Militares

 

Sou filho de militar. Cresci numa vila militar, onde moravam os oficiais da base aérea de Canoas, RS. Minhas primeiras amizades foram feitas com filhos de militares, e algumas delas conservo até hoje. 

Apesar de alguns excessos injustificáveis, notadamente durante os anos 60 e 70 - não compartilhados por muitos militares, é importante ressaltar - as forças armadas são uma das instituições das quais hoje nós brasileiros mais nos orgulhamos e com as quais sabemos que podemos contar. E qualquer pesquisa de opinião poderá confirmar isso.

Foi por esta razão que em 2018 vi com apreensão alguns militares aderindo à campanha de Bolsonaro. Mas de certa forma isso é compreensível. Grande parte do país estava enojada com as patifarias do PT e também com a cara de pau de seu líder, que desavergonhadamente negava qualquer erro e insistia em posar como injustiçado.

Havia entre todas as pessoas de bem o desejo de passar o país a limpo, e na procura pela melhor alternativa para executar essa limpeza, muitas delas, por ingenuidade, desespero ou astúcia, acabaram aderindo ao canto da sereia. 

Está mais que evidente que Bolsonaro usou diversas pessoas para atingir seus objetivos, e os exemplos mais recentes são Mandetta e Moro. Usou também Guedes, para ganhar credibilidade do mercado financeiro, e este também será descartado no momento oportuno. É evidente ainda que Bolsonaro nunca pretendeu acabar com o toma lá dá cá na política, nem fortalecer as instituições democráticas nem fazer a maioria das coisas que prometia. Muito pelo contrário.

E ao longo deste processo de identificar quem foi usado, torna-se evidente que muitos militares também foram ludibriados pelo esperto Bolsonaro, para dar lastro e confiabilidade a seu projeto de governo. Muitos deles vêm isso com clareza, e constatam que ao terem aceitado se associar a um governo comandado por um capitão expulso do exército por insubordinação, indisciplina e por tentar organizar atentados incendiários, e que nas palavras do General Geisel foi descrito como mau militar, embarcaram numa canoa furada.

Muitos oficiais não concordam com as atitudes do mau militar que hoje ocupa a presidência, mas por questão de disciplina e hierarquia estão impedidos de dizer o que pensam. Ao mesmo tempo se veem cada vez mais constrangidos ao participar de um governo que envereda por caminhos perigosos e que, para se manter no poder, não tem escrúpulos em fazer acordos com a escória política, aquela mesma que durante a eleição Bolsonaro tanto criticou.
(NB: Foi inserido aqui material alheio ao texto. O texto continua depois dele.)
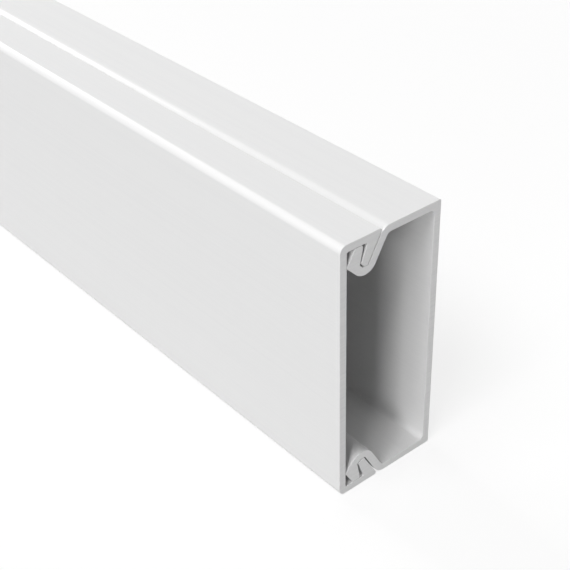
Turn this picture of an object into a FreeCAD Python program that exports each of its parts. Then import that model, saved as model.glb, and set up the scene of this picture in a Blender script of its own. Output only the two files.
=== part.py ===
# Two-part plastic cord cover raceway, standing on its edge as it runs along a wall.
# X runs along the length, the cover's face looks towards -Y, the wall side is +Y and Z is up.
# The origin is the middle of the underside. Both pieces are extruded sections of one constant
# outline, mirrored about mid-height. All sizes are in millimetres.
# The section is drawn in two local distances, which serve the upper and the lower lock alike:
# u is how far a point lies behind the cover's face, and w is how far it lies in from the
# nearer side, top or bottom.
import FreeCAD, Part
import math
import os

# Overall sizes
length = 400.0  # cut length of the stick
height = 40.0  # width of the face, upright as it stands
depth = 17.0  # from the cover's face to the wall

# Walls
cover_wall = 1.1
base_wall = 1.1

# Parting line between cover and base
seam_depth = 7.1  # where the line would meet the side, behind the face
lock_slant = 60.0  # degrees between the line and the side
fit_gap = 0.18  # between the sloping faces of leg and hook
toe_gap = 0.2  # in front of the leg's tip
seat_gap = 0.05  # where a tip rests on its seat

# Leg of the cover, which stands in the hook
lock_depth = 4.4  # from the side in to the hook's floor
leg_root_width = 1.85  # along the flange
leg_tip_width = 1.35  # just above the tip's bevel
leg_bevel = 0.55  # on the tip's front corner, each way

# Hook of the base, which wraps round the leg
hook_wall = 1.15  # sloping wall behind the leg
hook_floor = 1.2  # under the leg
barb_opening = 0.7  # between the barb's tip and the leg's root
nose_rise = 0.9  # foot of the nose, above the hook's floor
nose_flat = 0.2  # height of the nose, where it meets the cover's wall

# Corner radii
face_corner_radius = 1.05  # outer corners of the cover
lip_radius = 0.33  # edge of the cover at the seam
cover_root_radius = 0.3  # inner corners of the cover
seam_bend_radius = 1.9  # the base turning in at the seam
back_corner_radius = 0.3  # outer corners of the base
base_root_radius = 0.8  # inner corners of the base
hook_round = 2.1  # underside of the hook
barb_tip_radius = 0.35
fine_radius = 0.18  # every small corner of the locks
filleted_share = 0.98  # most of an edge that its two fillets may take


def parting(w, offset):
    """u of the slanted line at w, moved by offset towards the wall, square to the line."""
    slant = math.radians(lock_slant)
    return seam_depth + offset / math.sin(slant) - w / math.tan(slant)


# Levels and lines that cover and base share
half_gap = fit_gap / 2
leg_tip_w = lock_depth - seat_gap
bevel_w = leg_tip_w - leg_bevel
bevel_u = parting(bevel_w, -half_gap) - leg_tip_width
leg_root_u = parting(cover_wall, -half_gap) - leg_root_width
seat_u = cover_wall + seat_gap  # the barb's nose rests on the cover's front wall
seat_w = cover_wall + seat_gap  # the barb's tip rests on the cover's flange


def cover_corners():
    """Corners (u, w, radius) of the cover's upper half, from its face round the leg."""
    return [
        (0, 0, face_corner_radius),
        (parting(0, -half_gap), 0, lip_radius),
        (parting(leg_tip_w, -half_gap), leg_tip_w, fine_radius),
        (bevel_u + leg_bevel, leg_tip_w, fine_radius),
        (bevel_u, bevel_w, fine_radius),
        (leg_root_u, cover_wall, fine_radius),
        (cover_wall, cover_wall, cover_root_radius),
    ]


def base_corners():
    """Corners (u, w, radius) of the base's upper half, from the wall side round the hook."""
    slot_u = bevel_u - toe_gap
    slot_w = bevel_w + toe_gap / 2
    floor_u = slot_u + lock_depth - slot_w  # at the foot of the slot's 45 degree bevel
    chin_u = floor_u - hook_floor * math.tan(math.radians(45 / 2))
    barb_u = leg_root_u - barb_opening
    under_w = lock_depth + hook_floor
    behind = half_gap + hook_wall
    return [
        (depth, 0, back_corner_radius),
        (parting(0, half_gap), 0, seam_bend_radius),
        (parting(lock_depth, half_gap), lock_depth, fine_radius),
        (floor_u, lock_depth, fine_radius),
        (slot_u, slot_w, fine_radius),
        (barb_u, seat_w, barb_tip_radius),
        ((seat_u + barb_u) / 2, seat_w, barb_tip_radius),
        (seat_u, lock_depth - nose_rise - nose_flat, fine_radius),
        (seat_u, lock_depth - nose_rise, fine_radius),
        (chin_u, under_w, hook_round),
        (parting(under_w, behind), under_w, hook_round),
        (parting(base_wall, behind), base_wall, base_root_radius),
        (depth - base_wall, base_wall, base_root_radius),
    ]


def whole_section(upper):
    """The upper corners as points (Y, Z, radius), followed by their mirror images."""
    top = [(u - depth / 2, height - w, r) for u, w, r in upper]
    bottom = [(u - depth / 2, w, r) for u, w, r in reversed(upper)]
    return top + bottom


def between(before, corner, after):
    """Unit vectors from a corner to its neighbours, and the angle between them."""
    a = (before - corner).normalize()
    b = (after - corner).normalize()
    return a, b, a.getAngle(b)


def fitted_radii(points, radii):
    """The radii, made smaller where two fillets on one edge would run into each other."""
    count = len(points)
    reach = []
    for i in range(count):
        _, _, angle = between(points[i - 1], points[i], points[(i + 1) % count])
        reach.append(radii[i] / math.tan(angle / 2))
    room = []
    for i in range(count):
        edge = (points[(i + 1) % count] - points[i]).Length
        room.append(min(1.0, filleted_share * edge / (reach[i] + reach[(i + 1) % count])))
    return [radii[i] * min(room[i - 1], room[i]) for i in range(count)]


def corner_arc(before, corner, after, radius):
    """The arc that is tangent to both edges of a corner."""
    a, b, angle = between(before, corner, after)
    reach = radius / math.tan(angle / 2)
    rise = radius / math.sin(angle / 2) - radius
    middle = corner + (a + b).normalize() * rise
    return Part.Arc(corner + a * reach, middle, corner + b * reach)


def rounded_face(corners):
    """A plane face at X = 0 whose outline has every corner rounded by its arc."""
    points = [FreeCAD.Vector(0, y, z) for y, z, _ in corners]
    radii = fitted_radii(points, [radius for _, _, radius in corners])
    arcs = []
    for i, point in enumerate(points):
        arcs.append(corner_arc(points[i - 1], point, points[(i + 1) % len(points)], radii[i]))
    edges = []
    for i, arc in enumerate(arcs):
        edges.append(Part.LineSegment(arcs[i - 1].EndPoint, arc.StartPoint).toShape())
        edges.append(arc.toShape())
    return Part.Face(Part.Wire(edges))


def extrusion(corners):
    """The section drawn out along X over the whole length, centred on the origin."""
    face = rounded_face(whole_section(corners))
    face.translate(FreeCAD.Vector(-length / 2, 0, 0))
    return face.extrude(FreeCAD.Vector(length, 0, 0))


def main():
    os.makedirs("parts", exist_ok=True)
    pieces = {
        "front_cover": extrusion(cover_corners()),
        "base_channel": extrusion(base_corners()),
    }
    for name, solid in pieces.items():
        solid.exportStep(os.path.join("parts", name + ".step"))


main()
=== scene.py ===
import math

import bpy
from mathutils import Euler, Matrix, Vector


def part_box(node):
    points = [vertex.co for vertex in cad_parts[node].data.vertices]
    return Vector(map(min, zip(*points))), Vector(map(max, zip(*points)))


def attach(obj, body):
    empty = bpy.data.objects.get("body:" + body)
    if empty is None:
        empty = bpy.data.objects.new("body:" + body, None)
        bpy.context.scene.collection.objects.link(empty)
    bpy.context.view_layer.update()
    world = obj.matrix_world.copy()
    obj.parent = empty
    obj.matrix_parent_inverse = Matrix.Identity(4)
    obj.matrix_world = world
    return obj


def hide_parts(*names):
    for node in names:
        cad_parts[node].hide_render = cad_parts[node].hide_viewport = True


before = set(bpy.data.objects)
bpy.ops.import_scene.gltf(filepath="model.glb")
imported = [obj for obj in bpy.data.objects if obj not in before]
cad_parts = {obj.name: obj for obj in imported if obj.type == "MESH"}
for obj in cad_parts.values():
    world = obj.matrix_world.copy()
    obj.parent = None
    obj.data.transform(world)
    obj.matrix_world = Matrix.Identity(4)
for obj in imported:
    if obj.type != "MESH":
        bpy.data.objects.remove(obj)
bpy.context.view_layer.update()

mm = 0.001

# The stick, from the frame
low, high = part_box("base_channel")
face_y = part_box("front_cover")[0][1]
length = high[0] - low[0]
depth = high[1] - face_y

# Walls
cover_wall = 1.1 * mm
base_wall = 1.1 * mm

# Parting line between cover and base
seam_depth = 7.1 * mm  # where the line would meet the side, behind the face
lock_slant = math.radians(60.0)  # between the line and the side
fit_gap = 0.18 * mm  # between the sloping faces of leg and hook
toe_gap = 0.2 * mm  # in front of the leg's tip
seat_gap = 0.05 * mm  # where a tip rests on its seat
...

Estes oficiais tiveram que estudar e se esforçar muito durante seu processo de formação, em academias reconhecidas pela excelência do ensino, pela cultura ao respeito e ordem e pelo objetivo de servir ao Brasil. E no entanto se veem agora na obrigação de prestar obediência e acatar as ordens de uma figura ignorante e vil.

Militares já sabiam que ao aceitar participar do governo, sentiriam um pesado ônus, caso o governo não desse certo. Mas nenhum deles imaginou que pudesse dar tão errado. E agora veem, constrangidos e de mãos atadas, sua credibilidade tão duramente conquistada ao longo dos últimos 30 anos começar a cair, por estarem associados a um governo que, cada vez mais, mostra sua face nefasta.

Até que ponto deve ir a obediência a um superior vil e desajustado?
A partir de que ponto o respeito e amor pela Nação devem tomar a dianteira?
Esta é a decisão que os bons militares precisarão tomar em breve.